No other problems arose on the inspection, but that apparently that broke all of the rules. There was out of date food on his shelves and it had to go. Unless they wished to be taken to court something must be done about it. There was also the threat that they would be closed down if they did not act.
This was unwelcome news for the proprietors, but they said they would give serious consideration to the matter and how to deal with it. The following day one of the owners rang the officers and informed them that as the partnership had been dissolved he would close the restaurant with immediate effect for two days. It would be reopened, under new ownership, on the Friday of that week, should they wish to reinspect.
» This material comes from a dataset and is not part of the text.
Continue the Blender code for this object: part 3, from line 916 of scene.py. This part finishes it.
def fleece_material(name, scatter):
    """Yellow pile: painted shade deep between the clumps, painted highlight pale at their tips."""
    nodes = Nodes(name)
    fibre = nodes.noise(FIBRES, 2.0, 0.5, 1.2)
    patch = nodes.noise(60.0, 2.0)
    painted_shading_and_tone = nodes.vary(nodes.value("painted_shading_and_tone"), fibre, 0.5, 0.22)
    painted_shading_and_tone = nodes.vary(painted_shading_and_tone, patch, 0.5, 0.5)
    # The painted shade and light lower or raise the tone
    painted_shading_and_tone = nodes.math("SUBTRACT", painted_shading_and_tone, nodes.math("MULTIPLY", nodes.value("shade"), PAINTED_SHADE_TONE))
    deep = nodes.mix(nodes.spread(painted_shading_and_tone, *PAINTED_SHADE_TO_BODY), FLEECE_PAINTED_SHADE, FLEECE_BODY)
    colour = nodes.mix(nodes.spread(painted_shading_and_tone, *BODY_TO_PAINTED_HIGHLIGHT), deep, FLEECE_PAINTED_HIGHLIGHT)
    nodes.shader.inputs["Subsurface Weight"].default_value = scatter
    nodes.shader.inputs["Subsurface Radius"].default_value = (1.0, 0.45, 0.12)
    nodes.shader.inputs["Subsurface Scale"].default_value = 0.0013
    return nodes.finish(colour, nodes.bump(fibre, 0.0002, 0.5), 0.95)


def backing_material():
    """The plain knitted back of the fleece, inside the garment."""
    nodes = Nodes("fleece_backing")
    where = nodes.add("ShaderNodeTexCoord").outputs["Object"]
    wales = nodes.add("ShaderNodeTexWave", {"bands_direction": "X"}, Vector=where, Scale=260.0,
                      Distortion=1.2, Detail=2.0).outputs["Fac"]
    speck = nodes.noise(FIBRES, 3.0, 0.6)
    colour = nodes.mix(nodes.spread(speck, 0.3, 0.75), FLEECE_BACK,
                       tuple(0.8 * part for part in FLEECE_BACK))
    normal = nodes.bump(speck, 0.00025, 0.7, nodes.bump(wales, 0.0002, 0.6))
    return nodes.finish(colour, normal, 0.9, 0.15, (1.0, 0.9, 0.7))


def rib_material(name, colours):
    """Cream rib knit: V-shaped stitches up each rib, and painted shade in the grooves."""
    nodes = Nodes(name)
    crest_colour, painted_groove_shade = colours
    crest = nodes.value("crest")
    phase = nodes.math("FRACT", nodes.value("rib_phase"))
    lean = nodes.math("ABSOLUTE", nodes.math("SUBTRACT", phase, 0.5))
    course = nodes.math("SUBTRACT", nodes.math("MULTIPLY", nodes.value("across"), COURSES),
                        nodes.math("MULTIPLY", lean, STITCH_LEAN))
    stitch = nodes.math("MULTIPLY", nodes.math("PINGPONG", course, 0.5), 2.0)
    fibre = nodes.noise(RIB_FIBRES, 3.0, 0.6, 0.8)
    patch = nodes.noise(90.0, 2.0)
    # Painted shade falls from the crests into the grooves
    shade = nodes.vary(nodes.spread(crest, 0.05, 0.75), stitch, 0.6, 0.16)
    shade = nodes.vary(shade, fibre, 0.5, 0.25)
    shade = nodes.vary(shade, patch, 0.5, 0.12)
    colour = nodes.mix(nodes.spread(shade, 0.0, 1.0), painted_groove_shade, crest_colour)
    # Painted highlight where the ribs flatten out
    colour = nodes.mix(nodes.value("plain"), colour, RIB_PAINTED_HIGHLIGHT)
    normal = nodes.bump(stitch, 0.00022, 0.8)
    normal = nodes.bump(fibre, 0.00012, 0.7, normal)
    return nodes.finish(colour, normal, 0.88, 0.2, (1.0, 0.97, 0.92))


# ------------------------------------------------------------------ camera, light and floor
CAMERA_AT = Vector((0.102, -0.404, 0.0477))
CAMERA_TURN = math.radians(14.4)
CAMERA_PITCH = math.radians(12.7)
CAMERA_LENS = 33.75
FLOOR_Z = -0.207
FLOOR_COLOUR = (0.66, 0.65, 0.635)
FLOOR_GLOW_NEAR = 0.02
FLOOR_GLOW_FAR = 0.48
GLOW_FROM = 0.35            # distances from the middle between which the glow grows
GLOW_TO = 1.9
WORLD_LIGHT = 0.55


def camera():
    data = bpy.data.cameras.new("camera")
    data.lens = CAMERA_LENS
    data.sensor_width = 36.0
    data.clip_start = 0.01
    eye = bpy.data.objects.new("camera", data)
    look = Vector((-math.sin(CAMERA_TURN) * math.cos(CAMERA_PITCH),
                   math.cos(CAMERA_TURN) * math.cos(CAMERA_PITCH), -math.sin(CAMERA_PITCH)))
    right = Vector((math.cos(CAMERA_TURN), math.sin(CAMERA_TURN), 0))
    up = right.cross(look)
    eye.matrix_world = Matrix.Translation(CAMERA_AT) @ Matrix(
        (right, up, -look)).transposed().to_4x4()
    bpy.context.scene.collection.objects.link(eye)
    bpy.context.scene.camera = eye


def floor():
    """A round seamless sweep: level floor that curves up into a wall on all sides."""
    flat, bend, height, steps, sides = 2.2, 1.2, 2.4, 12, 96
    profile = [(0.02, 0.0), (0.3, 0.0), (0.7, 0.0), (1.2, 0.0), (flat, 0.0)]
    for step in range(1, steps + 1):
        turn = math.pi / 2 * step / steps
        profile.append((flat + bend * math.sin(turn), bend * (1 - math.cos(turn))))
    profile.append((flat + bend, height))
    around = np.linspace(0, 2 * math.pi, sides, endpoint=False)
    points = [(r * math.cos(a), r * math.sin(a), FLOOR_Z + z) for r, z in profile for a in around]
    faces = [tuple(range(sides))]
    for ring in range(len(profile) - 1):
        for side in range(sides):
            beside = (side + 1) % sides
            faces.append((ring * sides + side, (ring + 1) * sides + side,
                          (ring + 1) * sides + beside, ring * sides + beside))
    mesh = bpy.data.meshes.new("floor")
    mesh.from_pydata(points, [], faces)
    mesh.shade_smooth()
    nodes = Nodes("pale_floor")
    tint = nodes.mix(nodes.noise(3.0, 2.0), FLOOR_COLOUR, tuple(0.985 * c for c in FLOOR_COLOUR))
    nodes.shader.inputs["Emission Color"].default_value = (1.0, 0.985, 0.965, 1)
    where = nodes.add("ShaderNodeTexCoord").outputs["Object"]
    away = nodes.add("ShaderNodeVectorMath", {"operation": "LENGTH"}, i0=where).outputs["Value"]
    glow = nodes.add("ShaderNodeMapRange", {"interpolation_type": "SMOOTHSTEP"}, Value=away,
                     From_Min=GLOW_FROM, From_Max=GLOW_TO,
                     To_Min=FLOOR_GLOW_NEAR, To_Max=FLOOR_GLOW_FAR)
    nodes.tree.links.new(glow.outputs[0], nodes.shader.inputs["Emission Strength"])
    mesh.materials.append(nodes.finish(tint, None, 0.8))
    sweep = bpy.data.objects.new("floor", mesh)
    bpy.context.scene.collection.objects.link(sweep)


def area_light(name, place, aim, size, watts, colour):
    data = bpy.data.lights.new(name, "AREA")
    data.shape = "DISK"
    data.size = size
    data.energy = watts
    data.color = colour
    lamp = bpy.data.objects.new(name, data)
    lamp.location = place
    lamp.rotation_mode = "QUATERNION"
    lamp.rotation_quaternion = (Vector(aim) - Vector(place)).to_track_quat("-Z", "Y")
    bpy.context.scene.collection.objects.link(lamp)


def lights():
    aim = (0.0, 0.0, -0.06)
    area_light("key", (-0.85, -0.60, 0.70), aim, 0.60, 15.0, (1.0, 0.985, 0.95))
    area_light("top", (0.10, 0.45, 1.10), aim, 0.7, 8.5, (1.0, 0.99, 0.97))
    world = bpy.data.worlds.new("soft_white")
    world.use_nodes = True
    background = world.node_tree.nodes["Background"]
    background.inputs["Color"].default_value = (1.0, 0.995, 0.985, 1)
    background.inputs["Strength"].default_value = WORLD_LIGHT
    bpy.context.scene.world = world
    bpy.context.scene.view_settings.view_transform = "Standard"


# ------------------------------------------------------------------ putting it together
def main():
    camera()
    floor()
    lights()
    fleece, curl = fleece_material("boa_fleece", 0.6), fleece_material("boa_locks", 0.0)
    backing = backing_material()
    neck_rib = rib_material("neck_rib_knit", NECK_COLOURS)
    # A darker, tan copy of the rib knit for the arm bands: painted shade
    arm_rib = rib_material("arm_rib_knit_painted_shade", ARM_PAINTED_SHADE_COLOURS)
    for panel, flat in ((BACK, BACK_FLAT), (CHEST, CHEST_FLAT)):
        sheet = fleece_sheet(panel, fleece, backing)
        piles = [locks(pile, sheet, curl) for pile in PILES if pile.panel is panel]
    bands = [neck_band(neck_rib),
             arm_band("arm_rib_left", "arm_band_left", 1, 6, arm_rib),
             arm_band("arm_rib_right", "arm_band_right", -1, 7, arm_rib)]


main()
On the Friday the inspectors came. All was well. The offending items had been removed. But the restaurant was slightly smaller than on their first visit. Ah yes, the owner explained. We had to partition some of the restaurant off in order to accommodate a small boutique vendor of objets d’art. The gentlemen had approached them, being a specialist in the second great war, with the idea of a curiosity shop next door to the restaurant. He thought it would be a most appropriate situation in which to be located, but had had difficulty in obtaining the premises either side, would they help?
It was then that the inspectors saw an new item on the wall, which was not out of place in most eating establishments in public places, but unusual in a place like this: Guests are reminded that only food purchased in the premises may be consumed in this restaurant. We will however make an exception for those who can prove that their victuals were processed before 1950, and in common with unlicensed restaurants we shall make a caulkage(sic!) charge for those who wish to avail themselves of this exception.
Hastening outside the inspectors did indeed find a new boutique, which sold all manner of war time memorabilia, but whose stock for the most part consisted of tins, bottles and jars. All of them were labelled: Objets d’art – not for human consumption. And behind the counter, the restauratuer’s former partner, who welcomed them and asked them to browse and perhaps purchase if they were willing.